= Carl Friedrich Hatzfeldt zu Gleichen =

Count Carl Friedrich Anton Hatzfeldt zu Gleichen (14 September 1718 – 5 September 1793) was an Austrian statesman.

== Early life ==
Count Hatzfeldt was born on 14 September 1718 in Vienna. He was the son of the Imperial and Royal Privy Councillor Franz Hatzfeldt of Gleichen and Anna Charlotte, née Countess von Stadion of Warthausen. Hatzfeld was a great-grandnephew of Generalfeldmarschall Melchior von Hatzfeldt and great-grandson of his brother Hermann.

At a young age he became a canon of Mainz.

== Career ==
In 1737 Hatzfeldt entered the civil service of the Holy Roman Empire of the German Nation as an imperial chamberlain. After the death of Charles VI in 1749, he remained in the service of the Habsburgs and, in 1741, moved to Prague as a Royal Bohemian appellate councillor. Until the dissolution of the governorship, he was supernumerary governor and then worked as an assessor of the chamber in Prague. In 1749 Hatzfeldt was appointed a full Privy Councillor.

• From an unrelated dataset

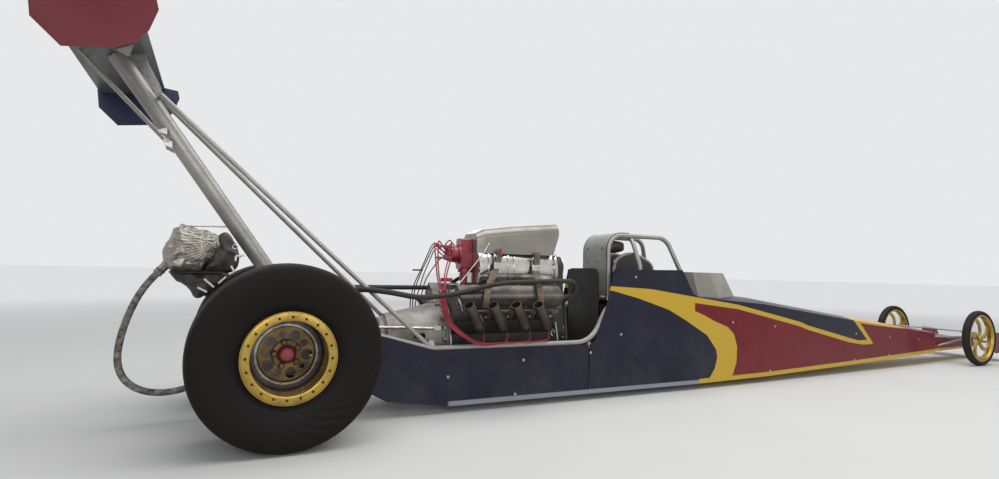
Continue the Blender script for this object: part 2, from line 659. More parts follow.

In 1761 he was appointed president of the Court of Appeal in Prague, the German-Hereditary Credit Deputation and the Ministerial Bank Deputation. This appointment meant that he took over the management of the entire Austrian credit system and the supervision of the Vienna City Bank. His task was to reform and unify the state credit and treasury system into a general treasury. Hatzfeldt was also appointed president of the General Treasury Directorate.

After the coronation of Emperor Francis I in 1745, Hatzfeldt worked on the reorganization of state finances and accounting. At his suggestion, changes were made to the state bonds and the cash journals were introduced. On 6 May 1764, he was the first German to be awarded the Grand Cross of the Order of St. Stephen for his services. In May 1765, Hatzfeldt was appointed President of the Hofkammer (Court Chamber), succeeding Count von Herberstein, while retaining his previous offices.

After the death of Francis I in 1765, a power struggle broke out between Hatzfeld and the President of the Court Accounts Chamber, Ludwig von Zinzendorf, in which Hatzfeld sharply attacked Zinzendorf's plan to create a decentralized state bank and a state trading company. On 6 June 1768, Hatzfeldt presented the "peace and war system" for the reorganization of state finances, which was put into effect by Maria Theresa on 5 May 1769 after fierce resistance from Zinzensdorf. On 1 August 1771, paper money was introduced in implementation of Hatzfeldt's plans. In 1775, the state treasury posted a surplus for the first time.

After his appointment as Supreme Chancellor of the Court Chancellery for Austria and Bohemia, Hatzfeldt handed over his other offices to Leopold Kolowrat in 1771. In the same year, at the suggestion of Joseph II, Hatzfeldt was appointed acting Minister of State and successor to Starhemberg. Hatzfeldt's clerical and conservative views proved increasingly incompatible with Joseph's plans for state reform. In 1772 he requested the suspension of negotiations on the abolition of the death penalty and a year later he presented a draft for a system of government based on the retention of Catholicism as the state religion and viewed the feudal court and the wealth of the nobility as the source of national prosperity, where the preservation of the nobility was declared to be the main task of the government. Until his death, Hatzfeldt served as Minister for Domestic Affairs.

=== Estates ===
After the death of his father, he inherited the Bohemian dominion of Dlaschkowitz (known today as "Dlažkovice") in 1733. He promoted garnet mining in Podseditz, where he established the settlement of Neugründel in 1773. In 1779, Hatzfeldt had a garnet factory built in Podseditz, thus laying the foundations for the garnet industry in the Bohemian Central Mountains (known today as "České Středohoří"). In 1773, he acquired the western Bohemian dominion of Chlumcan (known today as "Chlumčany").

== Personal life ==
On 16 November 1755, Hatzfeldt married Johanne Maria Charlotte Friderica von Ostein (1733–1821), only daughter of Count Johann Franz Heinrich Carl von Ostein, a diplomat who served in St. Petersburg and London, and Countess Maria Carolina Anna Johanna von Berlepsch, heiress of Myllendonk. Ostein's great-grandmother was a confidante of Queen Maria Anna, second wife of King Charles II of Spain. Their marriage was childless.

Count Hatzfeldt died in Vienna on 5 September 1793.